Task objective: Please pull out every line that includes the string "metres".

--- BEGIN Extracted records ---

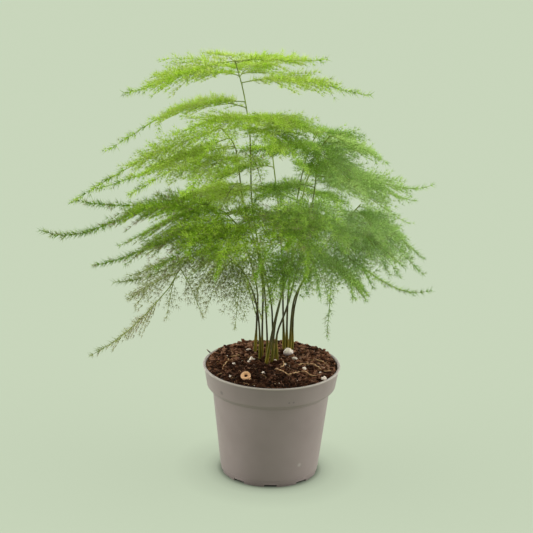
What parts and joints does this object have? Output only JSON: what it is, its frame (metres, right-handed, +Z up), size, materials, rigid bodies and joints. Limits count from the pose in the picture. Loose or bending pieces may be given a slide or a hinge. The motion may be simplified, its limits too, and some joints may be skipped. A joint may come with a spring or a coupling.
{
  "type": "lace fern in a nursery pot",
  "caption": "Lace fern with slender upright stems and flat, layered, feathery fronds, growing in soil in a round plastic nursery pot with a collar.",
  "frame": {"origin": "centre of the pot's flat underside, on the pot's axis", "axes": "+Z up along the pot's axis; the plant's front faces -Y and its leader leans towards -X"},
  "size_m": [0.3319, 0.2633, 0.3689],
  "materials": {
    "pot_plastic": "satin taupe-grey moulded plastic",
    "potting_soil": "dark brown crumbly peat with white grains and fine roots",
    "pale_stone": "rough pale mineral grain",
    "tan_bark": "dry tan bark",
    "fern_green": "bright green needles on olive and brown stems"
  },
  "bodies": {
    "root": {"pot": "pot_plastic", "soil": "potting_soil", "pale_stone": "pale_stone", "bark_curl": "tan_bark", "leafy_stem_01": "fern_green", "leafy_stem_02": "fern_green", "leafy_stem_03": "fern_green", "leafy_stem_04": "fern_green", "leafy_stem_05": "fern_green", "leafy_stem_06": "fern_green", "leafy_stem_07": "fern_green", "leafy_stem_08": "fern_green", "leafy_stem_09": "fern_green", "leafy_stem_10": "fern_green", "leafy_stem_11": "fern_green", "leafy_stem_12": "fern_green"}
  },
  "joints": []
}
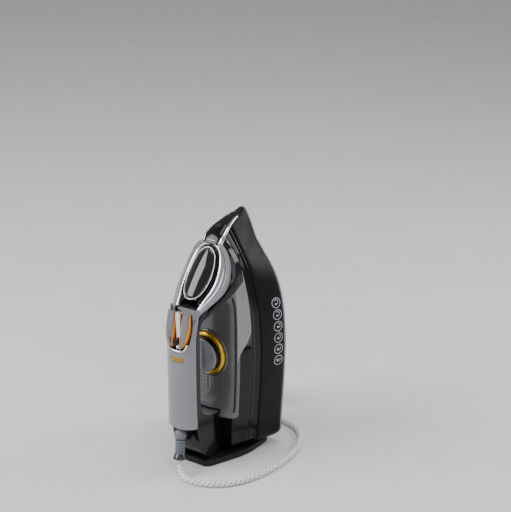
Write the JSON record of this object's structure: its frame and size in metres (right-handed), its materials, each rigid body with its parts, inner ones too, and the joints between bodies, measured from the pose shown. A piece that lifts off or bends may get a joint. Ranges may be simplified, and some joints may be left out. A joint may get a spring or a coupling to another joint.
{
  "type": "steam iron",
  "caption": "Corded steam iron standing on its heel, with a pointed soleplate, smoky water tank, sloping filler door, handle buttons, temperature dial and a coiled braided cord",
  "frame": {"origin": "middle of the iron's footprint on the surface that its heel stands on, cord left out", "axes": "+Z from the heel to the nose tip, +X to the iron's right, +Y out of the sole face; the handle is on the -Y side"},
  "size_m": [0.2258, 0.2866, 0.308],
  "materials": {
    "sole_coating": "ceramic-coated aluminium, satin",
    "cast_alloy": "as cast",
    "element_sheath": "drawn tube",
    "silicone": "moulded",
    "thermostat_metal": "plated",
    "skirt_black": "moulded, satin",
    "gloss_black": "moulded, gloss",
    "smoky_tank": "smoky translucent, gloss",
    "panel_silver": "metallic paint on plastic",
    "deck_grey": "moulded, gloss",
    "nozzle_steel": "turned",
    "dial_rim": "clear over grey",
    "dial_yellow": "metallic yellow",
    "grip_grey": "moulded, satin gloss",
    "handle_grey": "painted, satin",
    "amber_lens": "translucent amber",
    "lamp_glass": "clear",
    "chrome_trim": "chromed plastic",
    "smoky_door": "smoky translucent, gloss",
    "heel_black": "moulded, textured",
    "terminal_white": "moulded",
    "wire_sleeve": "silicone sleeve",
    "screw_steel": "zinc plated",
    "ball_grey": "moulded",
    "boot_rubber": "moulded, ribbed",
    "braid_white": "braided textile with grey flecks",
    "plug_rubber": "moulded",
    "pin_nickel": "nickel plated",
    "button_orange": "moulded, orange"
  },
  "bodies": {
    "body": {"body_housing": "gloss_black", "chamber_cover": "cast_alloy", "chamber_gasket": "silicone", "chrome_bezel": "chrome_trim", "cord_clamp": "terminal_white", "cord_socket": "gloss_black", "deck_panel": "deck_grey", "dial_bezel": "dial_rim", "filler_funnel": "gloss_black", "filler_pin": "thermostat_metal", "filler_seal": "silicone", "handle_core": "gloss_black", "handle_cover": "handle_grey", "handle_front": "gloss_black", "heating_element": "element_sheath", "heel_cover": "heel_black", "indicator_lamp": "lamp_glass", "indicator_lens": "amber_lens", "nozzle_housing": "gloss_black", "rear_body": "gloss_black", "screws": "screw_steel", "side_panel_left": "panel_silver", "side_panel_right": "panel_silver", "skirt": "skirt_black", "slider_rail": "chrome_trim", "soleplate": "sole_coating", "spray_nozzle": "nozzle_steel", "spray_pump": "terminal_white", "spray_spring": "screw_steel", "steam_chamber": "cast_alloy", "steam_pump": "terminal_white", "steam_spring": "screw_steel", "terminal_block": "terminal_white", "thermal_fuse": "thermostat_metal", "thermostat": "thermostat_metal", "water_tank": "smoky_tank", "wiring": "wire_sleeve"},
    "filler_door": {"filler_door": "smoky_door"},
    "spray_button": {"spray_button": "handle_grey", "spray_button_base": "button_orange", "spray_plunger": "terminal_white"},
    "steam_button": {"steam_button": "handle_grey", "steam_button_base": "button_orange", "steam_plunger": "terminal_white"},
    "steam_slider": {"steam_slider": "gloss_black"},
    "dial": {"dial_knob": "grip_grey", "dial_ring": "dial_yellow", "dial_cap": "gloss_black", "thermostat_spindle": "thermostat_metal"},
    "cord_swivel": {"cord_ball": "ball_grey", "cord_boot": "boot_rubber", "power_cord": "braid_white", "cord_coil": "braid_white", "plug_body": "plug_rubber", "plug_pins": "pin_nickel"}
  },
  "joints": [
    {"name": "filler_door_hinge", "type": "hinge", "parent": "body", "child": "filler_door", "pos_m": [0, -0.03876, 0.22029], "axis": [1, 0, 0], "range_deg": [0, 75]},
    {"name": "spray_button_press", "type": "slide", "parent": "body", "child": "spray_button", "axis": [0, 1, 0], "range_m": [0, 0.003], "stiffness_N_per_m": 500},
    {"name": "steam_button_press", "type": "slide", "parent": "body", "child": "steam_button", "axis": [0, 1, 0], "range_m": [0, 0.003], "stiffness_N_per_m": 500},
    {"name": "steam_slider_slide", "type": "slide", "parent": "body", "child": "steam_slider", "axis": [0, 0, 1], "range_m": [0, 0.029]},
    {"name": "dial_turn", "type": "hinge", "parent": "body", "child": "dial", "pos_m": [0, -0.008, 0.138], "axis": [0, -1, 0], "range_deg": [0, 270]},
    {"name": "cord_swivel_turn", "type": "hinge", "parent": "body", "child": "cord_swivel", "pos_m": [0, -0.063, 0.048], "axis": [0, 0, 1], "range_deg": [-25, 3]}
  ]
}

--- END Extracted records ---

Output below:
What parts and joints does this object have? Output only JSON: what it is, its frame (metres, right-handed, +Z up), size, materials, rigid bodies and joints. Limits count from the pose in the picture. Loose or bending pieces may be given a slide or a hinge. The motion may be simplified, its limits too, and some joints may be skipped. A joint may come with a spring or a coupling.
Write the JSON record of this object's structure: its frame and size in metres (right-handed), its materials, each rigid body with its parts, inner ones too, and the joints between bodies, measured from the pose shown. A piece that lifts off or bends may get a joint. Ranges may be simplified, and some joints may be left out. A joint may get a spring or a coupling to another joint.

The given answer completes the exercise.